Goal: Answer with the number of lines in the listing below that contain the word "data", and nothing else.

+ + + + +

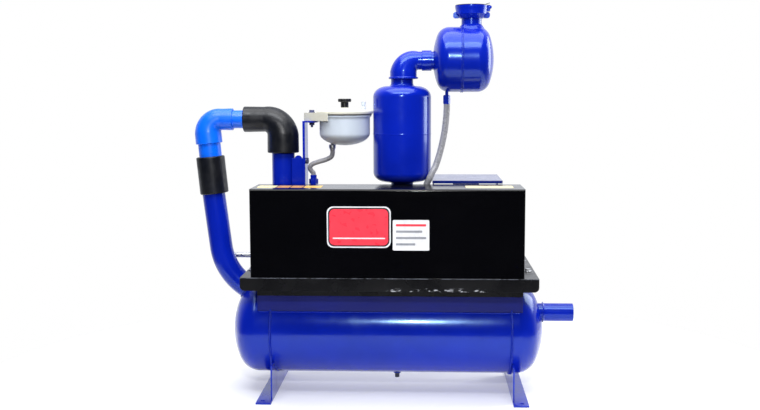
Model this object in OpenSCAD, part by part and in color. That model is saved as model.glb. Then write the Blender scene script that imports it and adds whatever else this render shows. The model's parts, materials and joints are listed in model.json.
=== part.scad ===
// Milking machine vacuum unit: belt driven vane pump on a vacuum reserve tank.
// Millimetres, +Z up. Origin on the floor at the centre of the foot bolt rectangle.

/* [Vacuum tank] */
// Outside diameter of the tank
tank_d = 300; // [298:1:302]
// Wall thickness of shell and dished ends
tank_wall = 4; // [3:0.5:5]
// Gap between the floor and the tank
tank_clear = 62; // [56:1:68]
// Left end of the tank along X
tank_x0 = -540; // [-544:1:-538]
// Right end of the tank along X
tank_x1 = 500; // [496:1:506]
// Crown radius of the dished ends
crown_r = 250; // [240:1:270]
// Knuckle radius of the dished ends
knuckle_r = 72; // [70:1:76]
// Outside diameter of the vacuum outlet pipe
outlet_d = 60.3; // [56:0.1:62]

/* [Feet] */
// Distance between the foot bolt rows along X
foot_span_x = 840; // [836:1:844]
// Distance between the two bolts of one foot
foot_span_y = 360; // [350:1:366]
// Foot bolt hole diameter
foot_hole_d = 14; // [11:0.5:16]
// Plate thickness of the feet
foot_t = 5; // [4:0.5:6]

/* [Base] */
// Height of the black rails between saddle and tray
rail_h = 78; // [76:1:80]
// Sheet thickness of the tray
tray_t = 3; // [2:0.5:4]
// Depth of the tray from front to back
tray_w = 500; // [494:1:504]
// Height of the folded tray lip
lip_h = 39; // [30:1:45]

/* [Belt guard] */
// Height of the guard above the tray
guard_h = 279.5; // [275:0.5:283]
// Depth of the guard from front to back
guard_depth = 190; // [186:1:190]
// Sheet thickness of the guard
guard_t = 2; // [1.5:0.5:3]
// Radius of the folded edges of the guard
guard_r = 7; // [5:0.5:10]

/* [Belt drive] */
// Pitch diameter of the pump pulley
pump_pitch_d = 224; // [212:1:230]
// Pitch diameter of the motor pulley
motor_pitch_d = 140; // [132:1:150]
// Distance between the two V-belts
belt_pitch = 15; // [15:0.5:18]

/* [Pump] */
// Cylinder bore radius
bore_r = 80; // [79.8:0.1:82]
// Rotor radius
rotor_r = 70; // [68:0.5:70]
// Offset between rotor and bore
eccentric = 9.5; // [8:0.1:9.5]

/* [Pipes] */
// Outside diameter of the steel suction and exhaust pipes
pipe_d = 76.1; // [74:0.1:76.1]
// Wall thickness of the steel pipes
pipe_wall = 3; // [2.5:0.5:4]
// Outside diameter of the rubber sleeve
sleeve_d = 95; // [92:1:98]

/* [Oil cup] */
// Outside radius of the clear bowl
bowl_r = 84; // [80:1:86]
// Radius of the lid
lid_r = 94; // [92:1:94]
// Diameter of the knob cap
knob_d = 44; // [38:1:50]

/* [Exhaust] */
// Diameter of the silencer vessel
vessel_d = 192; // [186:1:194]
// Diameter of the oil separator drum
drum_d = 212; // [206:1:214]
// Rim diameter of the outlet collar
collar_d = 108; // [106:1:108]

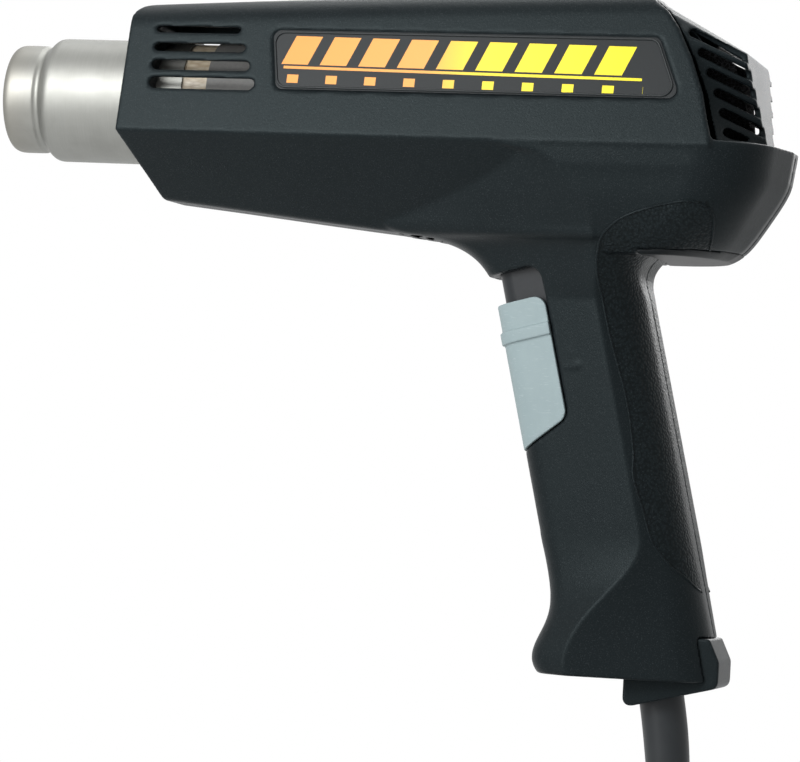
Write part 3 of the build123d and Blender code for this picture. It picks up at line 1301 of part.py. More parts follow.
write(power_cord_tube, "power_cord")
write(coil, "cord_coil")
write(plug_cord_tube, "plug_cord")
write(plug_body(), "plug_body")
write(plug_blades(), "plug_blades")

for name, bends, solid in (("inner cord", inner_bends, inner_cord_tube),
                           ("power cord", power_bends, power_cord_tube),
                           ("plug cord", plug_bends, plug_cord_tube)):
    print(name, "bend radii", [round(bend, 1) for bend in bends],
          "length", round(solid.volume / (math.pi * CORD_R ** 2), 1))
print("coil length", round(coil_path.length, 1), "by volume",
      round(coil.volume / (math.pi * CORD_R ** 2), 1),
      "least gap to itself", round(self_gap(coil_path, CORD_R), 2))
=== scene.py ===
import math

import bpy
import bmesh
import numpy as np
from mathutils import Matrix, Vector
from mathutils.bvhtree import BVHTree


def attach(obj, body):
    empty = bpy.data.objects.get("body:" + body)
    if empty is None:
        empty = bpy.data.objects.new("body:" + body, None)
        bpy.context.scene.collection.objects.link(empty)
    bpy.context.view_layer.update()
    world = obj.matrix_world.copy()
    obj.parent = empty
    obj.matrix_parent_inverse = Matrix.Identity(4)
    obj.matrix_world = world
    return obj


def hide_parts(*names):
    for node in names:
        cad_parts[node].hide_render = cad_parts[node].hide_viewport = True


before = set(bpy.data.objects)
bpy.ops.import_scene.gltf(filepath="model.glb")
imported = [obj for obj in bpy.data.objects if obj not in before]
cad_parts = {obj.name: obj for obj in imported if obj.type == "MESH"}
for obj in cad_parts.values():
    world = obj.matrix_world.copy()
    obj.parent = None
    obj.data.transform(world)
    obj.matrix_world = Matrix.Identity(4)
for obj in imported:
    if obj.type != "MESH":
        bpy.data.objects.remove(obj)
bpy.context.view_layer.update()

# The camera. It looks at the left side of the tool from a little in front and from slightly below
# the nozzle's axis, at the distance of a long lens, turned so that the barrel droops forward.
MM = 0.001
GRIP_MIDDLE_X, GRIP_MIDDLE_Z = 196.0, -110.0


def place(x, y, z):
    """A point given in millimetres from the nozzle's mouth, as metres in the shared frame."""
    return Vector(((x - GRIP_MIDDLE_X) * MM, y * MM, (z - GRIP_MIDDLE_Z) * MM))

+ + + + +

Exercise answer: 6